───── Supplied material ─────

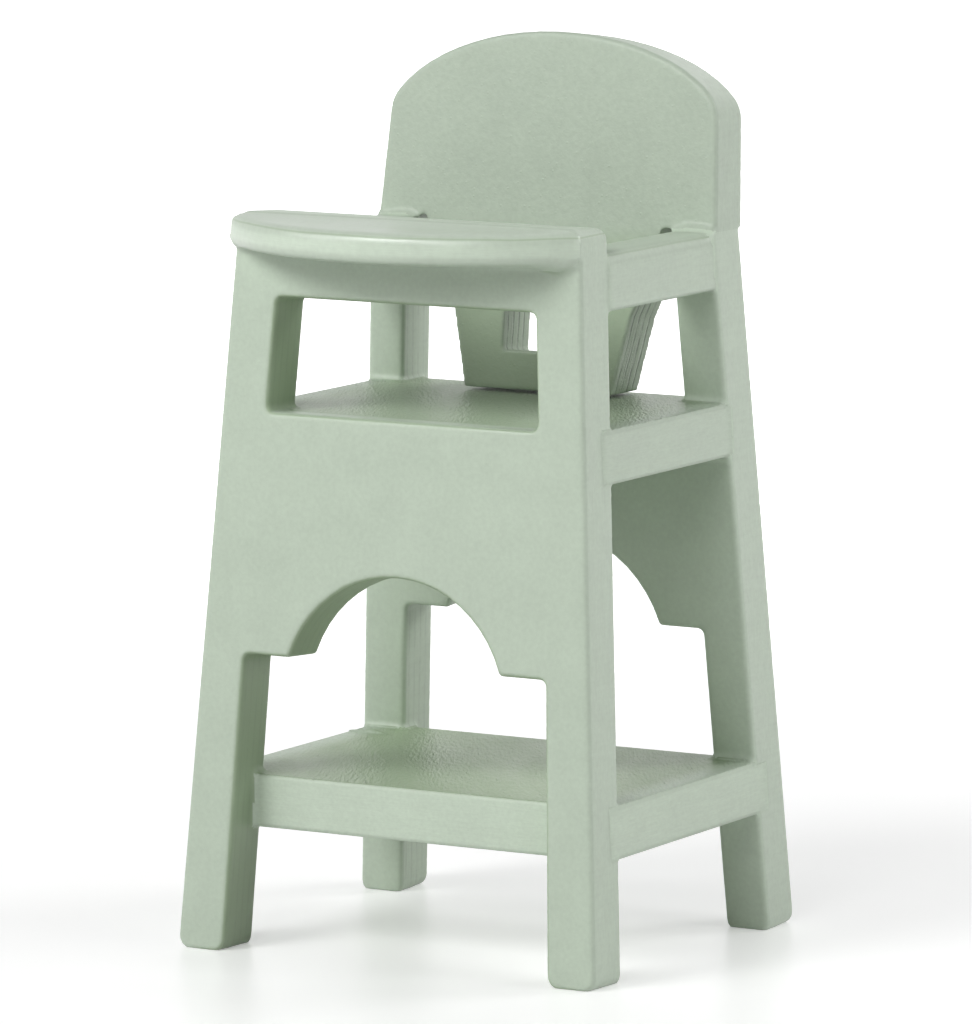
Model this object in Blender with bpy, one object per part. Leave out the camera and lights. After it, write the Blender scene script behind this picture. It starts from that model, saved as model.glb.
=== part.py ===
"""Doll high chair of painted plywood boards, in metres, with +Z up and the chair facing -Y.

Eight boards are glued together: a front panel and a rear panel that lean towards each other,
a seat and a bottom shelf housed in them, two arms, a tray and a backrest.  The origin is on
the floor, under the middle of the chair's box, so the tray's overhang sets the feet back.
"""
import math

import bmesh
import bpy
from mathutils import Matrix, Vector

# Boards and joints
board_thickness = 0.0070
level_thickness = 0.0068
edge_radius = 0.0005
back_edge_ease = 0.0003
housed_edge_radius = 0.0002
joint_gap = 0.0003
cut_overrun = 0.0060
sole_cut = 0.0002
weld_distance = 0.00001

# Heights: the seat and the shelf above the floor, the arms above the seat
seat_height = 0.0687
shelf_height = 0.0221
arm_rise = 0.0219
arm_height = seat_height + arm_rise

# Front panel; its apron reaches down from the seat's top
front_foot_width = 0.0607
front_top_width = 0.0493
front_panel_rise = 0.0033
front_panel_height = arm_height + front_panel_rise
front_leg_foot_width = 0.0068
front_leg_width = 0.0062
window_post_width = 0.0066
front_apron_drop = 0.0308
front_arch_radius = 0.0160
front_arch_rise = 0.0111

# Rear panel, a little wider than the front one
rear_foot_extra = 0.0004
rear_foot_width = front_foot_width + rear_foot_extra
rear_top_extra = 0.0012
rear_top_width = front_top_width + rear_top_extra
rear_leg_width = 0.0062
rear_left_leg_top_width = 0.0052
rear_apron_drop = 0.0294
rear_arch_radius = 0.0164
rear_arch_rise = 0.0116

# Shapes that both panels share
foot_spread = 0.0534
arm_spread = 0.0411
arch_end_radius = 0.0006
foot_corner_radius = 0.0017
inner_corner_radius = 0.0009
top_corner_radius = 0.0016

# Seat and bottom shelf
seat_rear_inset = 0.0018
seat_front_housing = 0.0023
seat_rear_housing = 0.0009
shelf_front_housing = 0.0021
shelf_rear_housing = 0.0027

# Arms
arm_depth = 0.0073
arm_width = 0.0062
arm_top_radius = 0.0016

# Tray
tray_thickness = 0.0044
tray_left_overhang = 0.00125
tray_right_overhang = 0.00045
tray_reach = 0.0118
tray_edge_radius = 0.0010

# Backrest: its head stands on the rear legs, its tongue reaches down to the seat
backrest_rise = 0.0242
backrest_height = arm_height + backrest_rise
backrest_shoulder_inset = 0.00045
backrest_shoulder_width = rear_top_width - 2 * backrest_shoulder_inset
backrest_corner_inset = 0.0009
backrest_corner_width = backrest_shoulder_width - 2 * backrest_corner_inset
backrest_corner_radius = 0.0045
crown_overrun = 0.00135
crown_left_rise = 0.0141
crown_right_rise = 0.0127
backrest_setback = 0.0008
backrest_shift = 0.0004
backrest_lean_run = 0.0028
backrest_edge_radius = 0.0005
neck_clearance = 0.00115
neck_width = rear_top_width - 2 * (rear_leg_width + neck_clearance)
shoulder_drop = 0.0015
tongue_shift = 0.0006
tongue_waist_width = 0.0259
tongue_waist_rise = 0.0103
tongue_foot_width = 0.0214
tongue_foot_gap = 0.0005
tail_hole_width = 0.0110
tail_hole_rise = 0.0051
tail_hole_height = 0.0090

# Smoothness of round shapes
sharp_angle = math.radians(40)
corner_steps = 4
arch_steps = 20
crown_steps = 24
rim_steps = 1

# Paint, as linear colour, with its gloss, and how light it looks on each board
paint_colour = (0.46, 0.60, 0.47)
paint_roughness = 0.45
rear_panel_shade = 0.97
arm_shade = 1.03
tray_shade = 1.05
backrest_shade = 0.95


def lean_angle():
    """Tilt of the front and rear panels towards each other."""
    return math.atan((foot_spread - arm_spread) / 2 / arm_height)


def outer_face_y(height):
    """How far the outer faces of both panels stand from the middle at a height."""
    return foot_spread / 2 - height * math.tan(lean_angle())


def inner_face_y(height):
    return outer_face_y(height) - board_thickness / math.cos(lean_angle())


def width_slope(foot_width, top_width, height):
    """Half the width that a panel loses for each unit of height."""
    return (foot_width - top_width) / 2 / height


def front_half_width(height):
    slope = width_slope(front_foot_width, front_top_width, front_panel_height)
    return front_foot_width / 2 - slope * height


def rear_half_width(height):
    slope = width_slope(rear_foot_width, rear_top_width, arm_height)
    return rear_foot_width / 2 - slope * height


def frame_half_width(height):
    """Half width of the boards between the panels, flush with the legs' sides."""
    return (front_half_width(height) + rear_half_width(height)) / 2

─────

Copy out every line in the listing where the word "that" appears.

▶ **Finished task**
Model this object in Blender with bpy, one object per part. Leave out the camera and lights. After it, write the Blender scene script behind this picture. It starts from that model, saved as model.glb.
Eight boards are glued together: a front panel and a rear panel that lean towards each other,
# Shapes that both panels share
    """Half the width that a panel loses for each unit of height."""